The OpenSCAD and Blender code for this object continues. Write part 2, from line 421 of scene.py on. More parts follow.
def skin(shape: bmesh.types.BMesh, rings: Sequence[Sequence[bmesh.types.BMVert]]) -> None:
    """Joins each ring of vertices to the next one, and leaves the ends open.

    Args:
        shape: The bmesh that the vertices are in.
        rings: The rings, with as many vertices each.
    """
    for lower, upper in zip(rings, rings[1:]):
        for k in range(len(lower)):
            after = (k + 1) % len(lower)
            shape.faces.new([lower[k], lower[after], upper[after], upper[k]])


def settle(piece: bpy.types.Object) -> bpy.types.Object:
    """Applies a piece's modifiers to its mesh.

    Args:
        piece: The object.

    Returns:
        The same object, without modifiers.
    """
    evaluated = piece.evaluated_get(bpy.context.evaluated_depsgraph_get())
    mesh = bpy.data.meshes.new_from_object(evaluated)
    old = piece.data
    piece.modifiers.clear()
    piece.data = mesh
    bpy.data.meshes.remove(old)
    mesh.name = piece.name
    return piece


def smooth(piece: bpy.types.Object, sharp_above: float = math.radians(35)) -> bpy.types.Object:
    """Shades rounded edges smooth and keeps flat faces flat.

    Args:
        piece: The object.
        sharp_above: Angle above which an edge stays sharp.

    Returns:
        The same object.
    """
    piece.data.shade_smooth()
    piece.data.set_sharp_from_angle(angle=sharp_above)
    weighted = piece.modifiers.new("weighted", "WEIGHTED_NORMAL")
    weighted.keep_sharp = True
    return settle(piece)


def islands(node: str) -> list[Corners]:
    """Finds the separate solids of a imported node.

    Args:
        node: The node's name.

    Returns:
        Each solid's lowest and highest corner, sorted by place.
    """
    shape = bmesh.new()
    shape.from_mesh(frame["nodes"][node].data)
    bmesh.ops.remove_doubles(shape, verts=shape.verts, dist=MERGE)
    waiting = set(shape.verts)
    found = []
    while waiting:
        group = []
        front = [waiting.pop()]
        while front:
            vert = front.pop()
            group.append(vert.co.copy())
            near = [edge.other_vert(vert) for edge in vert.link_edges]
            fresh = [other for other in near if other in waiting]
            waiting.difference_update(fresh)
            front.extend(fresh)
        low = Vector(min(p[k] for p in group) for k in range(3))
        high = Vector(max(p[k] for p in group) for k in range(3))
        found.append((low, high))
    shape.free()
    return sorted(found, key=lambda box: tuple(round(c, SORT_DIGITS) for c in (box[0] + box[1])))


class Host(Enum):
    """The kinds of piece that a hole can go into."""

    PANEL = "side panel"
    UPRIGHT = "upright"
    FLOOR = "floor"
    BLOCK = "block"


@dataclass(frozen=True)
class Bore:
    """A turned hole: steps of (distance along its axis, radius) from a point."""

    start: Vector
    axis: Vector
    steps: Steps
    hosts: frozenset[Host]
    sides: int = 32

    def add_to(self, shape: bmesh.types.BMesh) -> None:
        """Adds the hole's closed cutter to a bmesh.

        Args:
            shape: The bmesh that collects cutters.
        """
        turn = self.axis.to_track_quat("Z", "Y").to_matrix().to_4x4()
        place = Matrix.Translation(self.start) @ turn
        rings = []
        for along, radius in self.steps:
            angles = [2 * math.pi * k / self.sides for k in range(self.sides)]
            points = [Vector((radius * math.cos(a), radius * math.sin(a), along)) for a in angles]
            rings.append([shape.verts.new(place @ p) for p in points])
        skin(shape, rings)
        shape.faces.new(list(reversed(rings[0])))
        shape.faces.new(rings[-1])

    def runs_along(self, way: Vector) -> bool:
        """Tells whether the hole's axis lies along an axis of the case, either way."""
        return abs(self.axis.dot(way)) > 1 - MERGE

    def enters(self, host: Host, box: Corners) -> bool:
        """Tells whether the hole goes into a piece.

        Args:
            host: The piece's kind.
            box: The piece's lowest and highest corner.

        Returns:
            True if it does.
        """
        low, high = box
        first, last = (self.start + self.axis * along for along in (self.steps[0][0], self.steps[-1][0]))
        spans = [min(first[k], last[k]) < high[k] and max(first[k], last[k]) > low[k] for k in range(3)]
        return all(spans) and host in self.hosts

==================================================

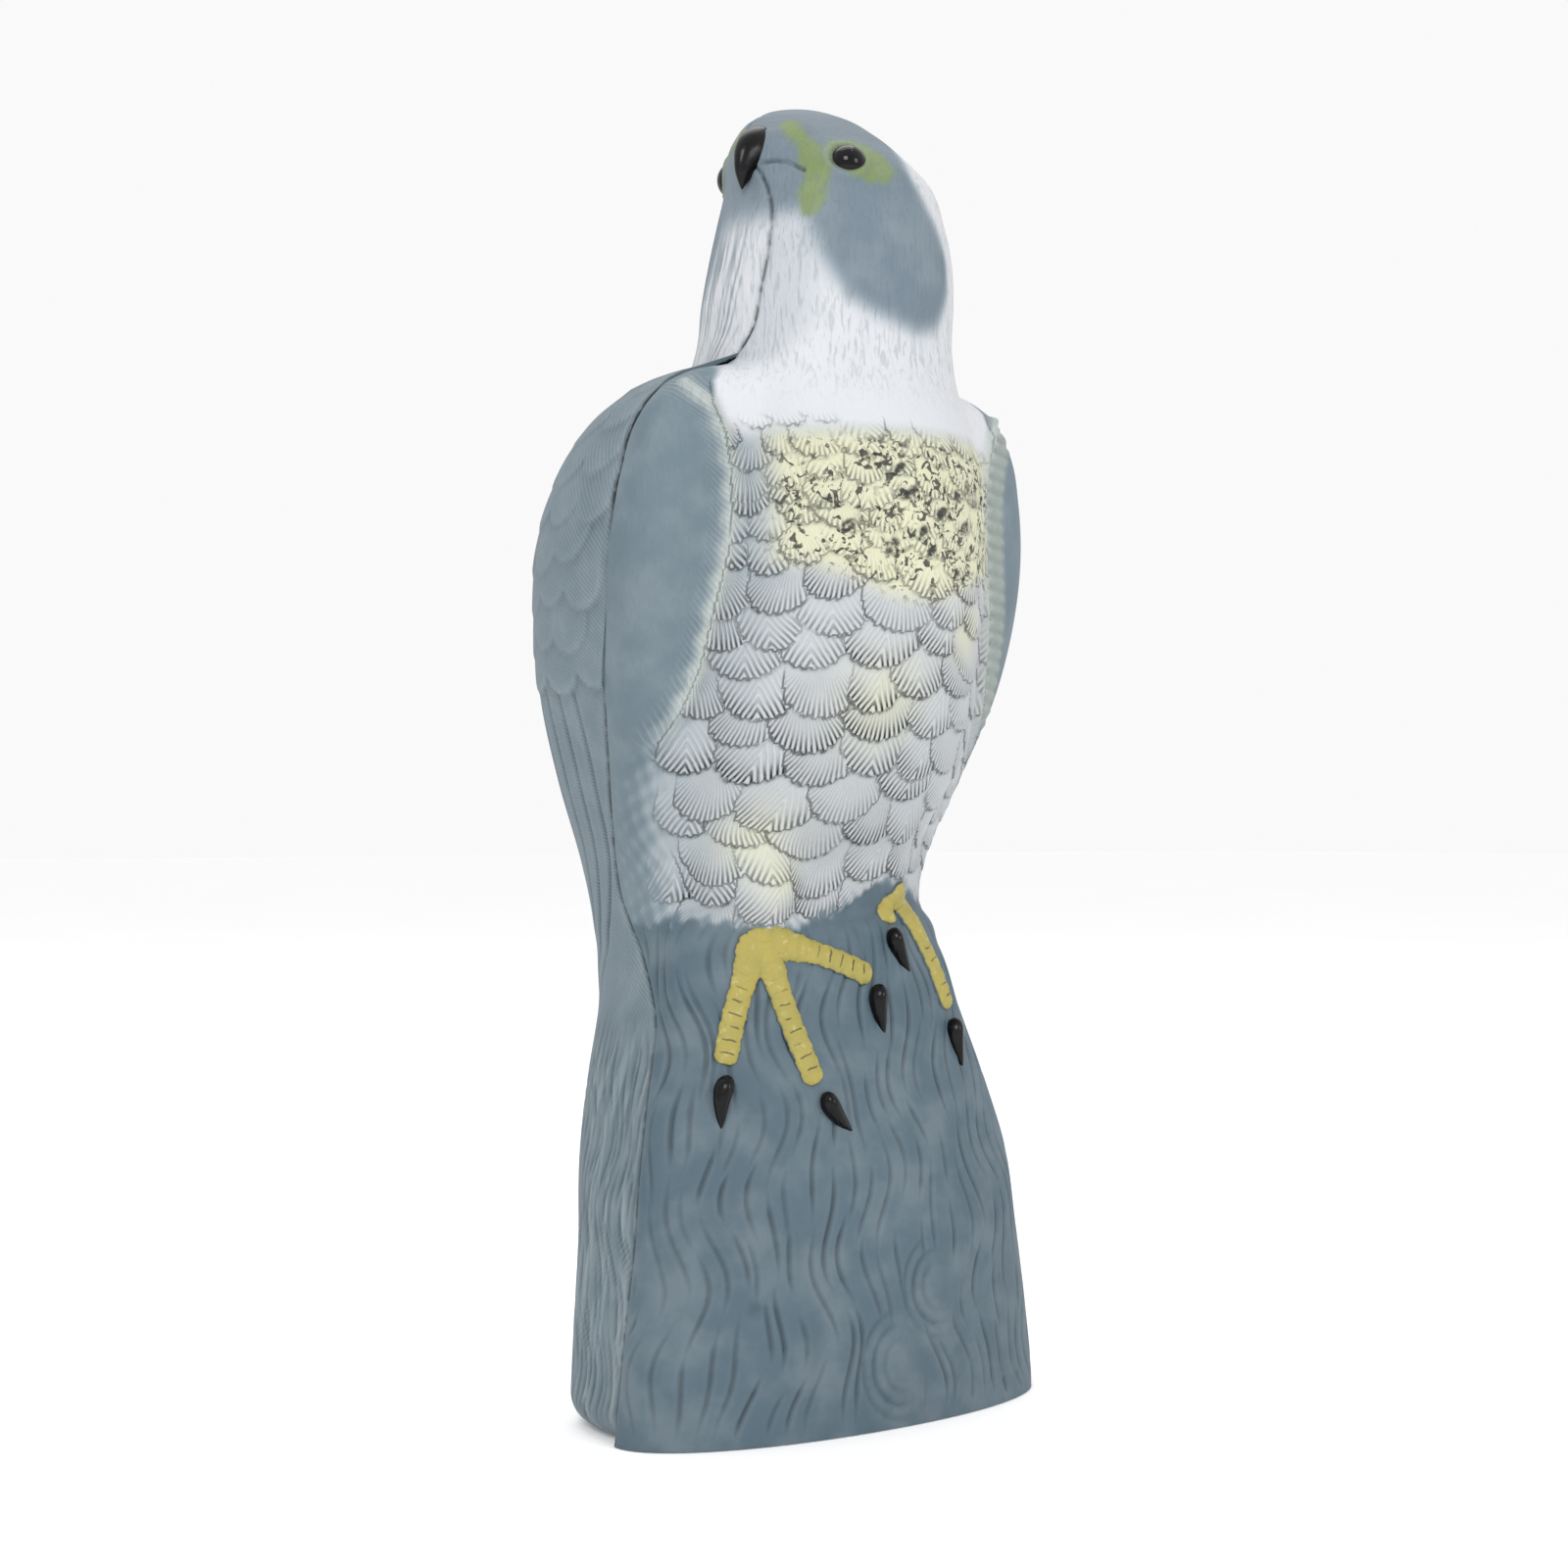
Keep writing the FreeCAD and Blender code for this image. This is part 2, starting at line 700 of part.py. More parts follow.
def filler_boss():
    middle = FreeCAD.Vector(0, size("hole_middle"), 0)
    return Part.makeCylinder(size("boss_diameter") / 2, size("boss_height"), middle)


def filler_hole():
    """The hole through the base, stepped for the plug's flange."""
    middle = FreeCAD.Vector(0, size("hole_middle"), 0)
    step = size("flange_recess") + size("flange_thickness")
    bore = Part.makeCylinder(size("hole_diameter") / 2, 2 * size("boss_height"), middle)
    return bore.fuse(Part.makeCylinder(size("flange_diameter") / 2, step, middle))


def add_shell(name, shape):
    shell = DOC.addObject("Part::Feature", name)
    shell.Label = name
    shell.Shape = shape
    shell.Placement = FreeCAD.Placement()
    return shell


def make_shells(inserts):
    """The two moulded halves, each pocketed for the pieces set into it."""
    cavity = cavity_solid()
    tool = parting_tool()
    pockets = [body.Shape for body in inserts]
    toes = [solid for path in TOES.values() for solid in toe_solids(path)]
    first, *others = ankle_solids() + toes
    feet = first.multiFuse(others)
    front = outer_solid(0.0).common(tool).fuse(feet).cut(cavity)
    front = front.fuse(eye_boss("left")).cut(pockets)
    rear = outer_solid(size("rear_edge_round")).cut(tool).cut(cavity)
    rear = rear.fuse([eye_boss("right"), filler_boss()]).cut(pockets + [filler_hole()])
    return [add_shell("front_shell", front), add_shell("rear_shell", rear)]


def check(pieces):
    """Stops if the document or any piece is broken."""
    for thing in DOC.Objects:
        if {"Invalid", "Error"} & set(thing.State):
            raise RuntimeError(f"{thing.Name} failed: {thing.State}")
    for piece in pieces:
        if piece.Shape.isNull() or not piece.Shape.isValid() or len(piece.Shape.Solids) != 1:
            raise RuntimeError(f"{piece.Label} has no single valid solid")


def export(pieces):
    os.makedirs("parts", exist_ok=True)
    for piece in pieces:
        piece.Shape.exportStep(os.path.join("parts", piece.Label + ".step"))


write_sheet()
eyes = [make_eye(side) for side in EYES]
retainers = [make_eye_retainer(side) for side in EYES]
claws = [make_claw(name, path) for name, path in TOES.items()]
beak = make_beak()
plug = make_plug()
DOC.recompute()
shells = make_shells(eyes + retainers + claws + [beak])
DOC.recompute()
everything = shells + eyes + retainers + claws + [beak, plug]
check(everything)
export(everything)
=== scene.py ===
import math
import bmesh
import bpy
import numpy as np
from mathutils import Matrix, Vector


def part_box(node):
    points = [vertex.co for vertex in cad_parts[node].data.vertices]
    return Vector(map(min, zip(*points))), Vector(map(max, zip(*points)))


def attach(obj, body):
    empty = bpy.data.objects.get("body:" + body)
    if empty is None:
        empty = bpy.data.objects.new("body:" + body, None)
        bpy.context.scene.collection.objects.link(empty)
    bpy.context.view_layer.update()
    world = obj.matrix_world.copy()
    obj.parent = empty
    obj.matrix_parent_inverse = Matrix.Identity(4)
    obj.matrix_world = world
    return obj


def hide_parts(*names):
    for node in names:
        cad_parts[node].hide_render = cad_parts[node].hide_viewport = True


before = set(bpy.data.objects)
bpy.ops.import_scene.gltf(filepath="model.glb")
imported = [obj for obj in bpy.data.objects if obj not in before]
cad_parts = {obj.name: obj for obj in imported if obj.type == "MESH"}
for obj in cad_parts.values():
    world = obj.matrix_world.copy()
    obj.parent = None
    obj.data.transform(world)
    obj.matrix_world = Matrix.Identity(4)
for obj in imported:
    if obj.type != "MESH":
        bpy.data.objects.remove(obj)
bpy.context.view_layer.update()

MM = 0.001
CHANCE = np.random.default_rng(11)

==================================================

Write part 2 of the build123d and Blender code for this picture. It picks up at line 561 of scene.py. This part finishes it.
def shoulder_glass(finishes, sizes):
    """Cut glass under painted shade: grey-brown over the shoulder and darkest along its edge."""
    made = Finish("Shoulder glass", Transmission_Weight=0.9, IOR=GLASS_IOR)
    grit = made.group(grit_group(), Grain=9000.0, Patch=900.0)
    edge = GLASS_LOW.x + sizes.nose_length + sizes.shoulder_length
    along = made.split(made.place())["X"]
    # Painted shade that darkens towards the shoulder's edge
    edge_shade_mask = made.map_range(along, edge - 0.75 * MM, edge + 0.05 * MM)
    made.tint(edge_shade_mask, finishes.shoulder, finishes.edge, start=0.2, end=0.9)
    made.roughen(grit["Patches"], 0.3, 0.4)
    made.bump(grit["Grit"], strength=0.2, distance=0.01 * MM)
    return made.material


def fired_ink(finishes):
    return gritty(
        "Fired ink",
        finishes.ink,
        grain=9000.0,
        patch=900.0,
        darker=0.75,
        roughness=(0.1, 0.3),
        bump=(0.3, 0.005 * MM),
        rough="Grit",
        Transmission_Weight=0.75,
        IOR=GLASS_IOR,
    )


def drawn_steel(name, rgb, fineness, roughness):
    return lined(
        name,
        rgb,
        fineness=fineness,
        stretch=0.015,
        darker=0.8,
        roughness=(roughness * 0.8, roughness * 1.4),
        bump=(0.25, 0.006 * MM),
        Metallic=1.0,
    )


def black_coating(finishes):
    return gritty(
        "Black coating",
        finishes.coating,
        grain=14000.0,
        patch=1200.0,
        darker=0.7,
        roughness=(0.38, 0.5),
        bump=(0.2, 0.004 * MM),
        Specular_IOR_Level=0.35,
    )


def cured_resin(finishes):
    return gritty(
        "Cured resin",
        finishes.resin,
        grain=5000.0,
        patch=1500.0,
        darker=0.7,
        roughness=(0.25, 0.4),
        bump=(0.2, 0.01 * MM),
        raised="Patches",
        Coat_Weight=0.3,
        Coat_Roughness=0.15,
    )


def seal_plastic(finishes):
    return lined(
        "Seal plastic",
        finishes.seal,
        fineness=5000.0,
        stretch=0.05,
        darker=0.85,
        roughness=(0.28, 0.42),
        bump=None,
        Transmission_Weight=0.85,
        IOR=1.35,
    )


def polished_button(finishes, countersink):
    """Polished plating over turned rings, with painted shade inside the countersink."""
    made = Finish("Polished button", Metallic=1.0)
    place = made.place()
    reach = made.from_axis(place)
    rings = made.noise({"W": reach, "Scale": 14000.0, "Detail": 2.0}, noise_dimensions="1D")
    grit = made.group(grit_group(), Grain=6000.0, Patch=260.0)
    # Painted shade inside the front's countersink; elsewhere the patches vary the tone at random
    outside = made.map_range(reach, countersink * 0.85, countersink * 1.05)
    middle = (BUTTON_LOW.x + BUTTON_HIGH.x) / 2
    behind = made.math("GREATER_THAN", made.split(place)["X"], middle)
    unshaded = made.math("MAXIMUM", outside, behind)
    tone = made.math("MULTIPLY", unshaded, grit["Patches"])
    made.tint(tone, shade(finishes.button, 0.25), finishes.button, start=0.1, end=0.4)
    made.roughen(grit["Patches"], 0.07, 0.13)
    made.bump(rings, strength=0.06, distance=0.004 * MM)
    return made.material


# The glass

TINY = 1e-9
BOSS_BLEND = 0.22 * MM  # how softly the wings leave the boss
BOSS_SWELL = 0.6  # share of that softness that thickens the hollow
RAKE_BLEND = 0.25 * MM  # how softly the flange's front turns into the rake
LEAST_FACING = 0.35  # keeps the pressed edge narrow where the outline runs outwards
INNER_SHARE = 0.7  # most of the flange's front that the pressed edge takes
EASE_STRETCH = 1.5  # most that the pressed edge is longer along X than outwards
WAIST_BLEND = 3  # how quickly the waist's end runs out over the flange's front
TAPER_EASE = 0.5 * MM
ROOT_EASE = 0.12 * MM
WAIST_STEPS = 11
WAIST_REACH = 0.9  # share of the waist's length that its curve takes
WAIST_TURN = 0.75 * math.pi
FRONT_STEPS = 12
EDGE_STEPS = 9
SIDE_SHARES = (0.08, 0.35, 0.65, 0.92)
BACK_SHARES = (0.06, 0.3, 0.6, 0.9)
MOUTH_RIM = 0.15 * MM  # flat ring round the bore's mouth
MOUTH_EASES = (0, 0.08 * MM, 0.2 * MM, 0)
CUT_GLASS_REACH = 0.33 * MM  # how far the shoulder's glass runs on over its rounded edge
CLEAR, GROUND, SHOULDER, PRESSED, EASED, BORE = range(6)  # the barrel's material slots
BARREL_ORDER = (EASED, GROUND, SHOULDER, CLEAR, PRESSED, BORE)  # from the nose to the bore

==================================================

WRITTEN EXERCISE -
Output exactly the lines running from the line containing "obj.parent = None" through the line containing "CHANCE = np.random.default_rng(11)", and only those lines.

TASK RESULT -
    obj.parent = None
    obj.data.transform(world)
    obj.matrix_world = Matrix.Identity(4)
for obj in imported:
    if obj.type != "MESH":
        bpy.data.objects.remove(obj)
bpy.context.view_layer.update()

MM = 0.001
CHANCE = np.random.default_rng(11)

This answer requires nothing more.